Frequently, the word representing the solution was integrated into the end-rhyme of the poem, making the solution to the riddle the completion of a verse.[22]: 100–101
Samuel was followed by Moses ibn Ezra (born c. 1055×60), Judah Halevi (born c. 1075), Abraham ibn Ezra (born 1089×92) and Yehuda Alharizi (born 1165).[7][23]
Judah is noted as the most prolific Hebrew riddler of his time, with a corpus of at least sixty-seven riddles,[21]: 21 some of which survive in his own hand, and even in draft form.[1] These are mostly short, monorhyme compositions on concrete subjects such as everyday artefacts, animals and plants, or a name or word.[24][1] For example, he wrote:
- Evincing the infinite--
- the size of your palm--
- what it holds is beyond you,
- curious, at hand.[25]
(The answer is 'hand-mirror'.) However, his riddles also include a piece as long as 36 verses, to be solved both as 'pomegranate' and 'Granada';[21] the solution to some remains the subject of research.[26]
Meanwhile, Abraham is noted for maximising the use of riddles as a meditation on knowledge and the divine.[22]: 104 n. 1 [27][28]
The Andalusian tradition extended to Italy from the twelfth century, beginning with the work of Yerahmiel Bar Shlomo.[22] Immanuel the Roman wrote riddles, as did Israel Onceneyra.[29]

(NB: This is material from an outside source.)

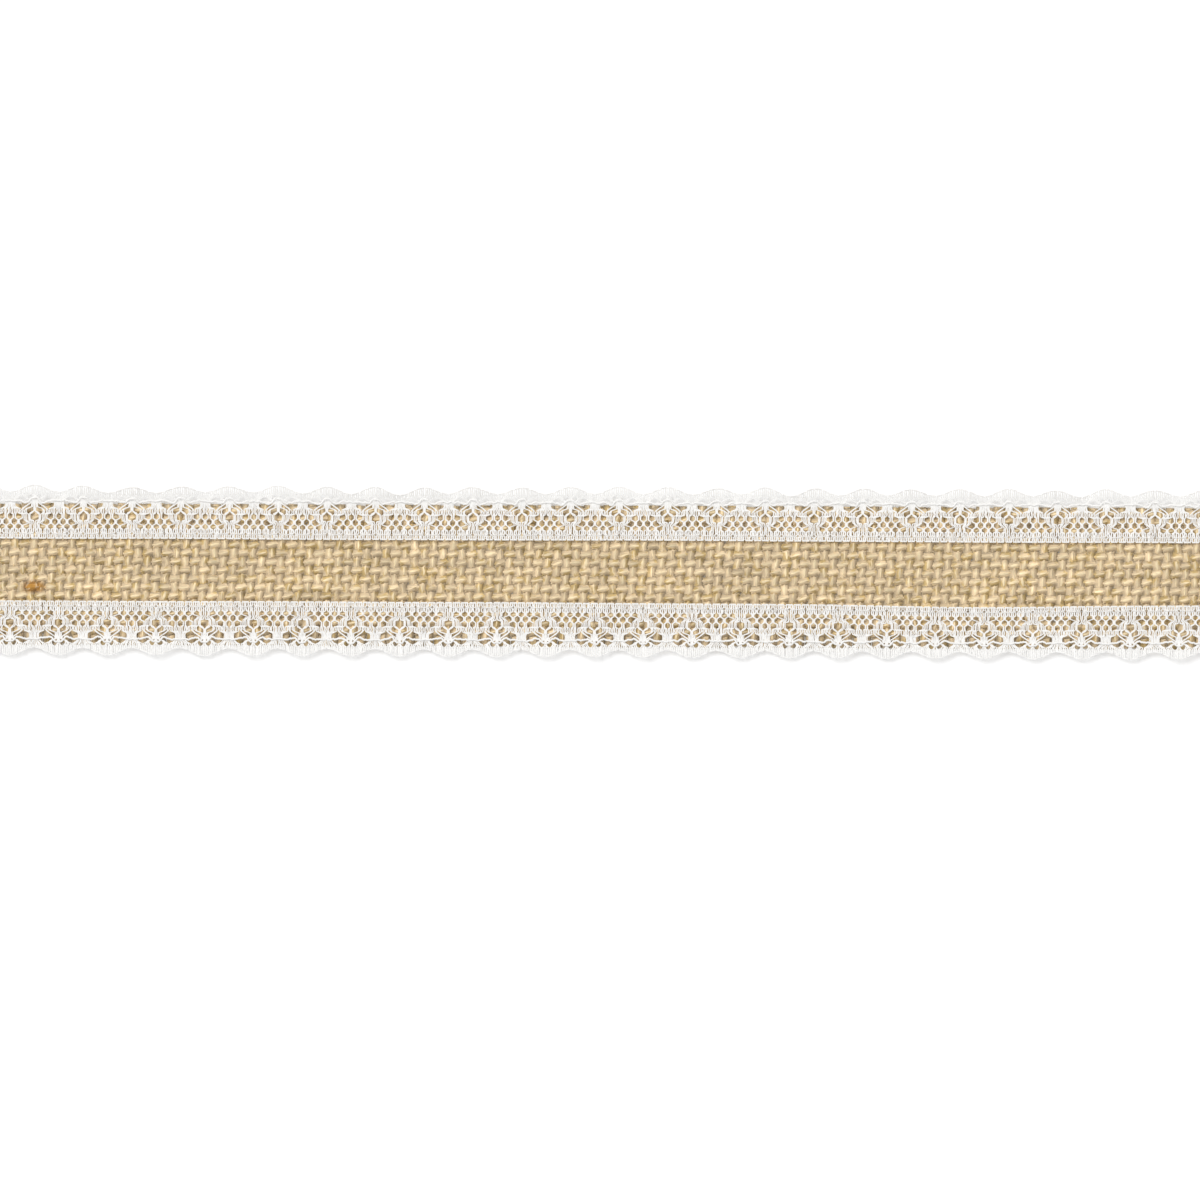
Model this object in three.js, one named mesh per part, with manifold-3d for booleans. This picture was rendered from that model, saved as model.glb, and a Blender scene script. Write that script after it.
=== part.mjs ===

In Hebrew-speaking Spain and Italy during around 1650-1850, a baroque sub-genre of the literary riddle called ḥiddat hatsurah vehalo‘ez (literally 'riddles of an emblem with foreign-language passages', known in English simply as 'emblem riddles') flourished. The genre was characterised by alluding to words in languages other than Hebrew (lo‘ez) in order to provide clues to the solution. For example, one riddle includes the Hebrew phrase Eh ko nistarti ('I am hidden somewhere here'). The first two of these words sound the same as the Italian/Spanish word eco ('echo'), and 'echo' (Hebrew hed) is indeed the solution to the poem. Each riddle would include an 'emblem' (tsurah) near the opening in the form of an allusive picture, poem, or phrase, or a combination of these, after which the riddle proper would commence. Poems in this genre were occasional, composed in celebration of specific high-society events such as weddings and circumcisions. The topic of the riddle would often reflect the occasion and audience (with solutions such as 'wisdom' for a gathering of scholars, or 'love' at a wedding), and the riddle might make use of information about the people at the gathering in ways which would make little sense to a wider audience.[30]
At the end of the Haggadah, there is also the Echad Mi Yodea, characterised by Joseph Jacobs as 'a curious riddle'.[7]